Most importantly, al-Sheikh enjoys close ties with his Israeli counterparts. Along with intelligence chief Majed Faraj, al-Sheikh attended every meeting between Abbas and senior Israeli officials over the past year. Two weeks ago, he met one-on-one with Foreign Minister Yair Lapid. And whenever Israel’s new government decides to grant a Palestinian request, al-Sheikh is the one who announces it to the Palestinian public.
“How is al-Sheikh seen on our side? He’s ‘our friend,’” said a former senior Israeli security official, who asked for anonymity in order to speak candidly.
“This is our guy, and our relationship with him is very good. He does a lot to ensure stability on the ground. But his domestic standing is very, very problematic.
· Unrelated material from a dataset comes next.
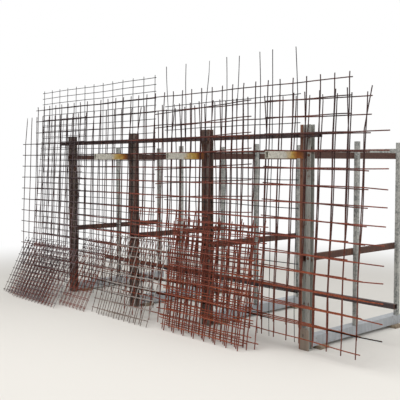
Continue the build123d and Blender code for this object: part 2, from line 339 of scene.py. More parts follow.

He is the symbol of corruption in the PA,” the official said.
Al-Sheikh’s Civil Affairs office controls the pipeline of coordination between Israel and the Palestinian Authority. The bureau has been dogged for years by rumors of petty corruption and nepotism, especially over prized permits to work in Israel, build in West Bank areas administered by Israel, or travel without hassle through Israeli checkpoints.
“Al-Sheikh is a man without public legitimacy. Without his connections with Israel and to a lesser extent, the United States, he would have no source of power,” the former official said.
The former senior official compared al-Sheikh to Bashir Gemayel, the Maronite Lebanese leader with whom Israel colluded until his 1982 assassination. Ariel Sharon, at the time serving as defense minister, hoped that Gemayel would transform an antagonistic Lebanon into a stalwart Christian ally of Israel.
But the scheme collapsed into the catastrophe of Israel’s First Lebanon War. Gemayal proved unable to deliver on his own promises and drew Israel deeper into the conflict; his legacy remains deeply controversial in Lebanon to this day.
Whether Abbas intends to designate al-Sheikh or any other contender as a successor is still very far from clear. But the rise of al-Sheikh — much like the attendant PLO conference — is taking place at a distant remove from the Palestinian public.
“This whole committee meeting is a continuation of a vision that benefits a small number of people who are seeking to take over it all. But at the end of the day, this doesn’t have any legitimacy,” Abbas critic al-Kidwa said.